A core idea of web3 is that it is more open and inclusive than what came before. Before, you had to be an accredited investor to participate in a new project like Yuga Labs; today, you can simply buy some ApeCoin and begin to “participate” in the “ecosystem.” Over time, perhaps you’ll own enough ApeCoin to be able to shift the direction of the project: voting on delegates, or future projects, or whatever.
But this is a lot of power to grant to the public, and so perhaps it’s understandable that web3 startups are being stingy with it. DAOs are created, but distanced from the core intellectual property. Token holders are granted votes, but on fringe issues. Nearly half of any tokens (38 percent, in the case of ApeCoin) are given for free to an inner circle. Decentralization becomes a marketing pitch — a forever promise of rewards to come, if you only buy and hold those tokens — but it’s all still centralized where it counts.
Maybe I’m being too cynical here. Bored Apes seems like a fun brand, and if any NFT project tokens are going to have lasting value, it may well be Yuga Labs’. Over the past month or so, I’ve seen Bored Apes painted on jackets in fashion boutiques in Miami, and graffitied on walls in Brooklyn. It seems possible that people will enjoy the major-label Bored Apes virtual band, or make real money off the forthcoming Bored Apes play-to-earn game.

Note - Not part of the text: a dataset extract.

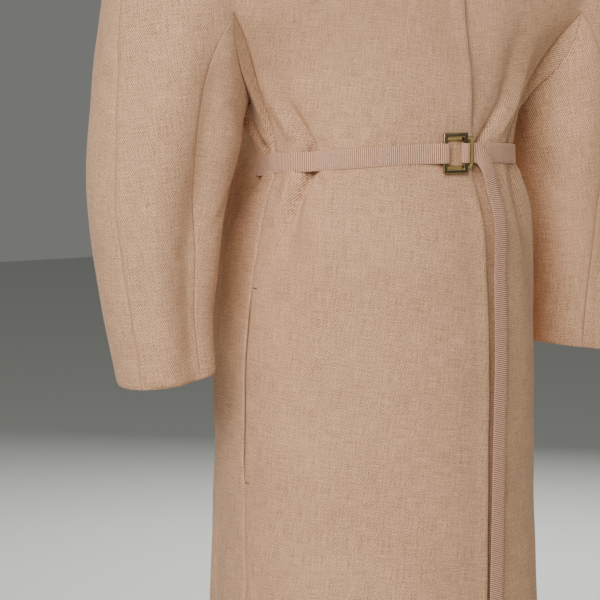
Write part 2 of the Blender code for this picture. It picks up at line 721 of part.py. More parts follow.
def buckle_ring():
    """Round wire bent to a rectangle with round corners."""
    arc_steps, wire_sides = 4, 8
    radius, bend = RING_WIRE / 2, RING_CORNER
    middle = (RING.left + RING.right) / 2
    half_width = (RING.right - RING.left) / 2 - radius - bend
    half_height = RING.half_height - radius - bend
    points, faces = [], []
    for corner in range(4):
        for turn in np.linspace(corner * 90, corner * 90 + 90, arc_steps + 1):
            way = np.array([math.cos(math.radians(turn)), math.sin(math.radians(turn))])
            sides = np.sign([math.cos(math.radians(corner * 90 + 45)), 1.5 - corner])
            at = np.array([middle, 0]) + sides * (half_width, half_height) + way * bend
            for around in np.arange(wire_sides) * 2 * math.pi / wire_sides:
                across, up = at + way * radius * math.cos(around)
                points.append(on_buckle(RING, across, up, radius * math.sin(around)))
    count = len(points)
    for start in range(0, count, wire_sides):
        for i in range(wire_sides):
            j = (i + 1) % wire_sides
            beyond = (start + wire_sides) % count
            faces.append((start + i, beyond + i, beyond + j, start + j))
    return points, faces


brass = material("brass", (0.50, 0.33, 0.13), 0.35, metallic=1.0)
frame = place("buckle_frame", *buckle_frame(), brass)
rounding = frame.modifiers.new("rounding", "BEVEL")
rounding.width = FRAME_ROUNDING
rounding.segments = 2
place("buckle_ring", *buckle_ring(), brass, smooth_angle=60)
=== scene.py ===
import math
from collections import namedtuple

import bmesh
import bpy
import numpy as np
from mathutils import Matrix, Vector
from mathutils.bvhtree import BVHTree


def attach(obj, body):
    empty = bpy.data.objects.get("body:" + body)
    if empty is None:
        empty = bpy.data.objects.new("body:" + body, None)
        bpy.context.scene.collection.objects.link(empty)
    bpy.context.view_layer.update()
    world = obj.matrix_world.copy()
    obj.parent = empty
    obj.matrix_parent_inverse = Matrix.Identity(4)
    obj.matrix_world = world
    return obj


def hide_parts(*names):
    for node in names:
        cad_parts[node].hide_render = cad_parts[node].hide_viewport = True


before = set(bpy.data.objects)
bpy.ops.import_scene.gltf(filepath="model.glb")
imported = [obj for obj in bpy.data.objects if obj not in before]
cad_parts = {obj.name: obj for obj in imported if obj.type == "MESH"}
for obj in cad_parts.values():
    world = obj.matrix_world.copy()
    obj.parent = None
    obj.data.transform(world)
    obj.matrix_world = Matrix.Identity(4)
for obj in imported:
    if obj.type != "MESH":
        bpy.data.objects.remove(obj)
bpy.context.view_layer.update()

# Wool panels: cut from double-faced beige wool twill about 2 mm thick, spun of light and dark
# fibres. Fronts and backs run on into the sleeves, a side panel and an under-sleeve are let
# in under each arm, and all are joined with plain pressed seams.
MM = 0.001
AXIS_Y = -0.020  # the body's middle
APEX = -0.249  # level of the points where sleeve, side and front part
APEX_X = 0.2125
THICKNESS_EDGE = 2.8 * MM  # edges shorter than this cross the cloth's thickness
RIM_WIDTH = 2.0 * MM  # faces narrower than this lie on the cut edge
SEAM_CREASE = 0.55  # a seam's edge is pressed, with a little roll
SEAM_SINK = 1.5 * MM
FINE = 3  # levels of subdivision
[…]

But something still feels off to me. Self-dealing founders and investors; a hype machine in overdrive; and a growing disconnect between the web3 we were promised and the one that’s being traded on the crypto exchanges. This sleight of hand might keep working for a while. But eventually the truth catches up with you. And when it does, I wouldn’t be surprised to see that decentralization is its first casualty.
Correction, 11:33AM ET: ApeCoin DAO gave a big chunk of coins to all early backers, but not the whole 1 billion coins.